-- Provided data --
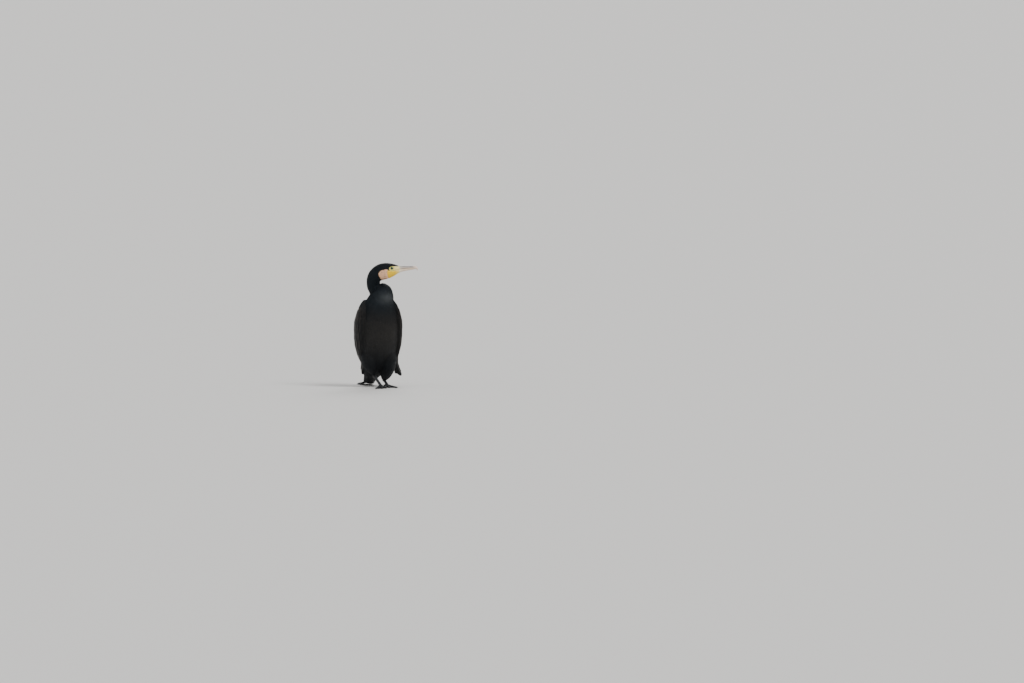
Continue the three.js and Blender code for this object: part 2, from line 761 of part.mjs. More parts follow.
for (const hand of ["left", "right"]) {
  const leg = legs[hand];
  const thighSolid = loft(leg.thigh, 16, 10);
  const thighClearance = loft(leg.thigh, 16, 10, { lift: gap });
  const shankSolid = shank(leg);
  const foot = footSolid(leg);
  const footPlane = leg.foot.clone().lerp(leg.ankle, 0.12);
  const shankWay = leg.ankle.clone().sub(leg.foot);
  const bareShank = shankSolid.subtract(thighClearance).subtract(bodyClearance);
  const shankCut = largest(beyond(bareShank, footPlane, shankWay, gap / 2));
  const footCut = largest(beyond(foot, footPlane, shankWay.clone().negate(), gap / 2));
  const thighCut = largest(thighSolid.subtract(bodyClearance));
  const wing = largest(featheredWing(hand).subtract(bodyClearance).subtract(thighClearance));
  add(`wing_${hand}`, wing, materials.wing);
  add(`thigh_${hand}`, thighCut, materials.plumage);
  add(`leg_${hand}`, shankCut, materials.foot);
  add(`foot_${hand}`, footCut, materials.foot);
  for (const toe of toes) add(`claw_${hand}_${toe.name}`, claw(leg, toe), materials.claw);
  add(`eye_${hand}`, eyeball(hand === "left" ? 1 : -1, eyeRadius), materials.eye);
}
const tail = largest(beyond(featheredTail(), rumpCut.centre, rumpNormal, gap).subtract(bodyClearance));
add("torso", torso, materials.plumage);
add("neck_lower", neckLower, materials.plumage);
add("neck_upper", neckUpper, materials.plumage);
add("head", head, materials.face);
add("bill_upper", largest(upperBill), materials.bill);
add("bill_lower", largest(lowerBill), materials.bill);
add("tail", tail, materials.wing);

// The part's own frame starts under the middle of the whole bird
const middle = new THREE.Box3().setFromObject(bird).getCenter(point(0, 0, 0));
bird.position.set(-middle.x, -middle.y, 0);

export default bird;
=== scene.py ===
# A great cormorant at rest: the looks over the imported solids.
# Shapes are worked out in millimetres in the bird's own frame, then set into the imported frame.
import math

import bmesh
import bpy
import numpy as np
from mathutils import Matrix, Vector
from mathutils.bvhtree import BVHTree
from mathutils.kdtree import KDTree


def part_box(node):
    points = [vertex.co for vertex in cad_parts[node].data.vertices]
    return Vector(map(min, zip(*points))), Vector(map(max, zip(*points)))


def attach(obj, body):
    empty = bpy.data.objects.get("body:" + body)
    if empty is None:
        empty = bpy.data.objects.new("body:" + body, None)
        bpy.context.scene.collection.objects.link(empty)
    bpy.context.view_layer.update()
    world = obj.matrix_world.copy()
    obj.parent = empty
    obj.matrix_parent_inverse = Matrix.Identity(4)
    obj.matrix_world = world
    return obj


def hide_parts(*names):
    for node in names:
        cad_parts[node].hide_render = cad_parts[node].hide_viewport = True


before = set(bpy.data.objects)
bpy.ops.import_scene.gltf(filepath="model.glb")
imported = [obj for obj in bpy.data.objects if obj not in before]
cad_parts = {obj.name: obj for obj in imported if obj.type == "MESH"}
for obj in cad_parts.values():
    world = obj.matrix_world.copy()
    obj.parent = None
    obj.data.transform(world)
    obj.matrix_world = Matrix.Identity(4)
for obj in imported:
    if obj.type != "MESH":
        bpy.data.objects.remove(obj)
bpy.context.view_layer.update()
rng = np.random.default_rng(11)
mm = 0.001
tau = 2 * math.pi
upright = np.array([0.0, 0.0, 1.0])

# The head's line points along the bill, and its side to the bird's left and back
headTurn = math.radians(14)
headForward = np.array([math.cos(headTurn), -math.sin(headTurn), 0.0])
headSide = np.array([math.sin(headTurn), math.cos(headTurn), 0.0])
neckBack = -36
headMiddle = -13


def turned(along, back, up):
    return headForward * along + headSide * (back + neckBack) + upright * up


def onMidline(along, up):
    return turned(along, headMiddle, up)


def headPlace(points):
    # Along the bill, out from the head's middle plane, and up
    return points @ headForward, points @ headSide - neckBack - headMiddle, points[..., 2]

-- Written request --
Copy all data exactly, start to finish.

-- Task answer --
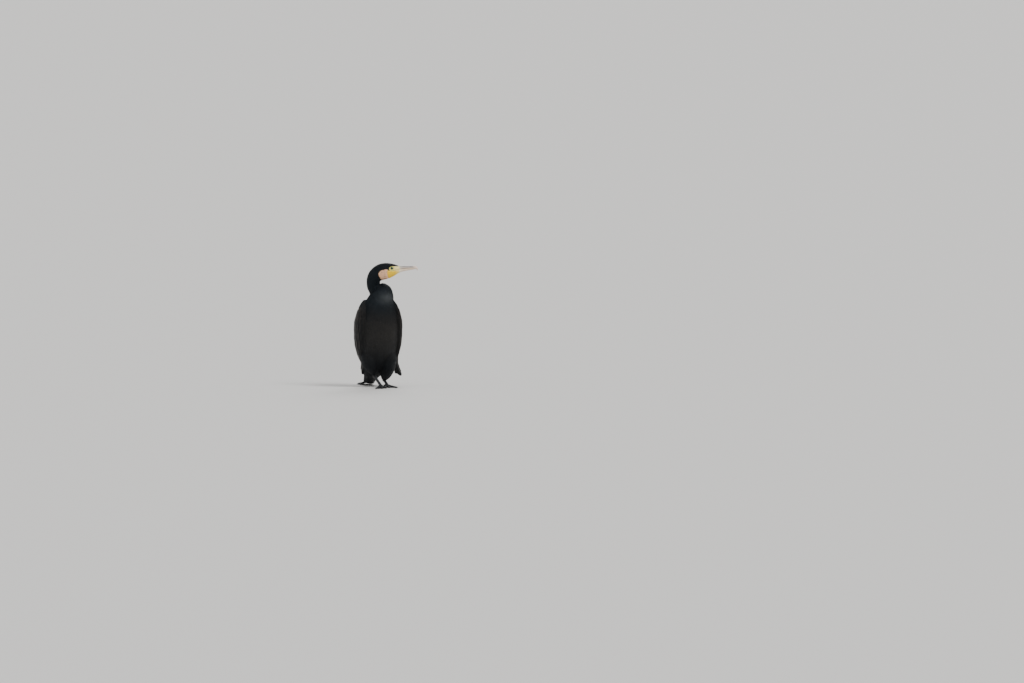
Continue the three.js and Blender code for this object: part 2, from line 761 of part.mjs. More parts follow.
for (const hand of ["left", "right"]) {
  const leg = legs[hand];
  const thighSolid = loft(leg.thigh, 16, 10);
  const thighClearance = loft(leg.thigh, 16, 10, { lift: gap });
  const shankSolid = shank(leg);
  const foot = footSolid(leg);
  const footPlane = leg.foot.clone().lerp(leg.ankle, 0.12);
  const shankWay = leg.ankle.clone().sub(leg.foot);
  const bareShank = shankSolid.subtract(thighClearance).subtract(bodyClearance);
  const shankCut = largest(beyond(bareShank, footPlane, shankWay, gap / 2));
  const footCut = largest(beyond(foot, footPlane, shankWay.clone().negate(), gap / 2));
  const thighCut = largest(thighSolid.subtract(bodyClearance));
  const wing = largest(featheredWing(hand).subtract(bodyClearance).subtract(thighClearance));
  add(`wing_${hand}`, wing, materials.wing);
  add(`thigh_${hand}`, thighCut, materials.plumage);
  add(`leg_${hand}`, shankCut, materials.foot);
  add(`foot_${hand}`, footCut, materials.foot);
  for (const toe of toes) add(`claw_${hand}_${toe.name}`, claw(leg, toe), materials.claw);
  add(`eye_${hand}`, eyeball(hand === "left" ? 1 : -1, eyeRadius), materials.eye);
}
const tail = largest(beyond(featheredTail(), rumpCut.centre, rumpNormal, gap).subtract(bodyClearance));
add("torso", torso, materials.plumage);
add("neck_lower", neckLower, materials.plumage);
add("neck_upper", neckUpper, materials.plumage);
add("head", head, materials.face);
add("bill_upper", largest(upperBill), materials.bill);
add("bill_lower", largest(lowerBill), materials.bill);
add("tail", tail, materials.wing);

// The part's own frame starts under the middle of the whole bird
const middle = new THREE.Box3().setFromObject(bird).getCenter(point(0, 0, 0));
bird.position.set(-middle.x, -middle.y, 0);

export default bird;
=== scene.py ===
# A great cormorant at rest: the looks over the imported solids.
# Shapes are worked out in millimetres in the bird's own frame, then set into the imported frame.
import math

import bmesh
import bpy
import numpy as np
from mathutils import Matrix, Vector
from mathutils.bvhtree import BVHTree
from mathutils.kdtree import KDTree


def part_box(node):
    points = [vertex.co for vertex in cad_parts[node].data.vertices]
    return Vector(map(min, zip(*points))), Vector(map(max, zip(*points)))


def attach(obj, body):
    empty = bpy.data.objects.get("body:" + body)
    if empty is None:
        empty = bpy.data.objects.new("body:" + body, None)
        bpy.context.scene.collection.objects.link(empty)
    bpy.context.view_layer.update()
    world = obj.matrix_world.copy()
    obj.parent = empty
    obj.matrix_parent_inverse = Matrix.Identity(4)
    obj.matrix_world = world
    return obj


def hide_parts(*names):
    for node in names:
        cad_parts[node].hide_render = cad_parts[node].hide_viewport = True


before = set(bpy.data.objects)
bpy.ops.import_scene.gltf(filepath="model.glb")
imported = [obj for obj in bpy.data.objects if obj not in before]
cad_parts = {obj.name: obj for obj in imported if obj.type == "MESH"}
for obj in cad_parts.values():
    world = obj.matrix_world.copy()
    obj.parent = None
    obj.data.transform(world)
    obj.matrix_world = Matrix.Identity(4)
for obj in imported:
    if obj.type != "MESH":
        bpy.data.objects.remove(obj)
bpy.context.view_layer.update()
rng = np.random.default_rng(11)
mm = 0.001
tau = 2 * math.pi
upright = np.array([0.0, 0.0, 1.0])

# The head's line points along the bill, and its side to the bird's left and back
headTurn = math.radians(14)
headForward = np.array([math.cos(headTurn), -math.sin(headTurn), 0.0])
headSide = np.array([math.sin(headTurn), math.cos(headTurn), 0.0])
neckBack = -36
headMiddle = -13


def turned(along, back, up):
    return headForward * along + headSide * (back + neckBack) + upright * up


def onMidline(along, up):
    return turned(along, headMiddle, up)


def headPlace(points):
    # Along the bill, out from the head's middle plane, and up
    return points @ headForward, points @ headSide - neckBack - headMiddle, points[..., 2]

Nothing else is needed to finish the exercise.